Detrás de la decisión de liberalizar reside un principio bien conocido entre los estudiosos de la economía: el de la ventaja comparativa. En una ocasión, el matemático Stanislaw Ulam le preguntó al decano de los economistas de su época, Paul Samuelson, si había un ejemplo de un principio económico que fuese, a una misma vez, verídico de manera universal y no evidente. Samuelson respondió de inmediato con el principio de la ventaja comparativa de David Ricardo, elaborado en 1817. Bajo este principio, lo que importa para una economía no es su capacidad y habilidad absoluta de producir bienes sino esa capacidad y habilidad relativa, respecto a otros.
Aunque en un país se produzcan muchas cosas, cada economía es más eficiente en la producción de unos bienes que en otros.

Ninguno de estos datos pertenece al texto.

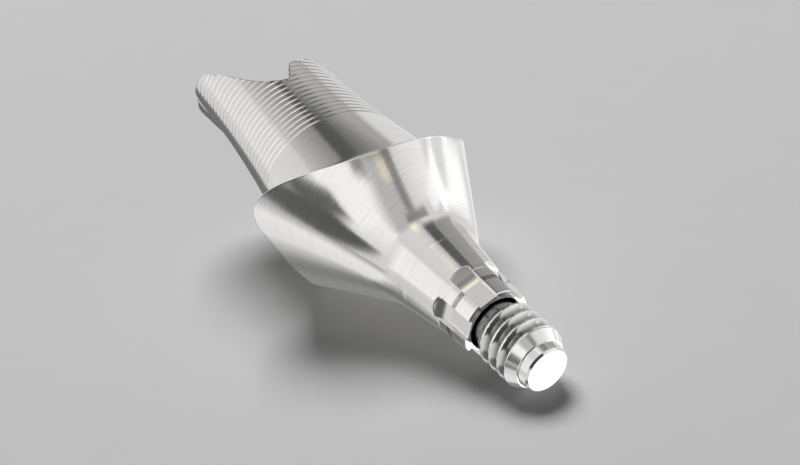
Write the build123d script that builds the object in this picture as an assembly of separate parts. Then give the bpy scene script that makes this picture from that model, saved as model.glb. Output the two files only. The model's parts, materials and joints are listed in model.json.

Bajo esta premisa, el comercio internacional permite que un país se especialice en algún tipo de bienes que además exportará, mientras importa otros en que es menos eficiente, logrando con ello un nivel de bienestar mayor. El principio está bien establecido y no hay la menor duda que funciona. El problema es cómo aplicarlo en una economía que ya opera bajo la premisa de la virtual inexistencia de comercio internacional, como era nuestro caso hasta los ochenta.
De acuerdo a la teoría económica, al liberalizarse la economía mexicana, el país se habría especializado en cierto tipo de bienes (como electrónicos, automóviles, motores, aviación, frutas y verduras, carne, etcétera, es decir, todos los sectores en que somos brutalmente competitivos como exportadores) y habría abandonado otros sectores en que no tenemos ventajas comparativas y que sólo existieron como resultado de la estrategia de protección y subsidio de antaño. Algo de esto ocurrió, lo que explica la desaparición de muchas empresas en sectores como juguetes y textiles pero, gracias a la persistencia de mecanismos directos e indirectos de protección, muchas empresas que normalmente habrían tenido que transformarse o fenecer permanecen funcionando. Unos cuantos se benefician a costa de un menor crecimiento general de la economía.
El país enfrenta un dilema que no se ha resuelto desde la apertura comercial hace casi treinta años: entrar de lleno a la construcción de una planta productiva moderna o persistir en la protección de un sector que, como está, no tiene futuro. Se puede persistir, pero el costo es creciente y se mide en malos empleos, bajo crecimiento y, sobre todo, empleos poco productivos que, inevitablemente, pagan mal.